Investigation of Pt/CNT-Based Electrodes in Proton Exchange Membrane Fuel Cells Using AC Impedance Spectroscopy

Abstract

An integrated platinum/carbon nanotube (CNT)-based electrode for proton exchange membrane fuel cells (PEMFCs) was efficiently prepared by combining in situ CNT growth and direct Pt sputter-deposition processes. This Pt/CNT-based electrode demonstrated a pronounced improvement in polarization curve characterization compared with two carbon black-based electrodes with commercial Pt/VXC72R catalysts.
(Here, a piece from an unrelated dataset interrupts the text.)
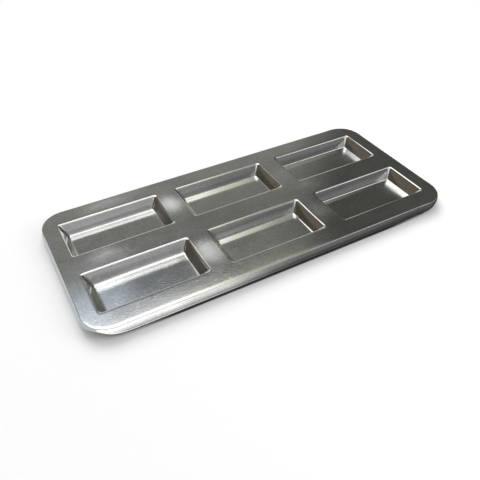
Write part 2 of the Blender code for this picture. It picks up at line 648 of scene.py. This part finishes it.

In situ electrochemical impedance spectroscopy (EIS) was used to investigate the impedance behavior of the Pt/CNT-based electrode, and results showed that the performance improvement of the Pt/CNT-based electrode can be attributed to its enhanced charge-transfer and mass transport properties. The EIS results were further verified by the transmission electron microscopy micrographs on the microstructure of the integrated Pt/CNT catalyst. In addition, the overall effectiveness of the Pt/CNT-based electrode has been validated at both the anode and the cathode by polarization curve and EIS characterizations. It has been revealed that the EIS technique can provide more explicit information than polarization curves on the performance dependence on charge-transfer and mass transport processes at different overpotential regions. It also provides insightful information in optimizing the structure and synthesis for PEMFC electrodes.